We added Green Arrow to our pull list thanks to Smallville’s depiction of Oliver Queen as a literal modern-day Robin Hood and less Errol Flynn-ish. When we learned that DC’s reboot had The Emerald Archer trading in his cap and van dyke for his hood and goggles we thought the powers that be were attempting to capitalize on Smallville’s success, thus making this comic a sure bet.
The mutton chops on the cover should have been our first clue to run.
This is our brief critique.
What can we say about Green Arrow #1 that won’t make our mothers cry? It’s $2.99, so that’s reasonable. It’s colorful, which is always nice. Oh! Reading it is better than removing a tattoo with an X-Acto knife.
Ummm… that’s about it.
To cut to the chase, neither the artwork nor storyline impressed us as the comic had an overall look and feel of a 1990s mag. The protagonist was about as intriguing as dry toast, the antagonists were seemingly pulled from the cheese bin of a Shop ‘n Save, the dialogue wasn’t witty or engaging, the sidekicks forgettable and the seduction to buy Green Arrow #2 was nil.
Here are some pics from the comic to help illustrate our point.
Why does a million dollar arrow need antennae when free cell phones don’t?
Dual word balloons? Is this necessary?
Does Green Arrow somehow gain super strength when blocking attacks from no-neck behemoths with his bow? Is he even blocking this attack, because it looks like the opposing fist is about to land on his leg!
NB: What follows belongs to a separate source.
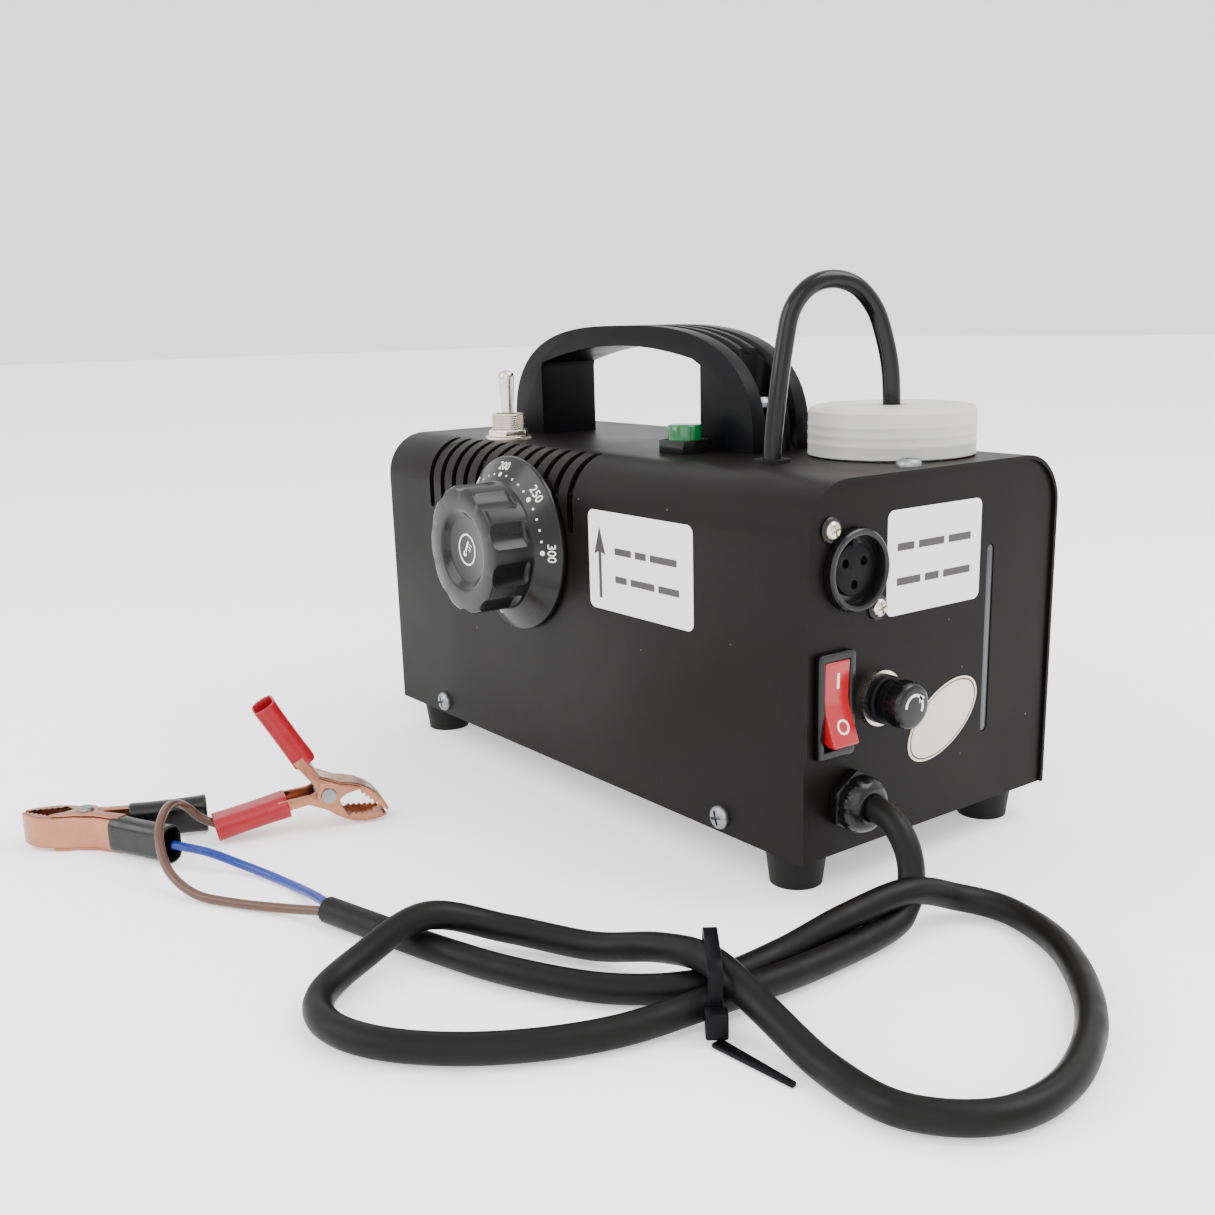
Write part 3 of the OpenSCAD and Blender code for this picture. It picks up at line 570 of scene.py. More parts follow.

Green Arrow’s knockout punch lights up the night with a J.J. Abrams lens flare.
And if the artwork wasn’t bad enough, audiences had to read lines like…
Green Arrow: You’re right. I have a lot of toys. But I don’t play games.
Dynamix: I’m stronger than ten of you. I get my hands on that bow, I’ll wrap it around your stupid neck!
Green Arrow: Why don’t you all just sign up for a reality show. It’d be a much easier way to get the attention you wannabes obviously crave.
This last line eluded to Oliver Queen’s motives throughout the entire plot: to chastise the enemy into shame and regret for their misdeeds. After reading Green Arrow #1 we can’t help but wonder if Ollie was actually addressing us.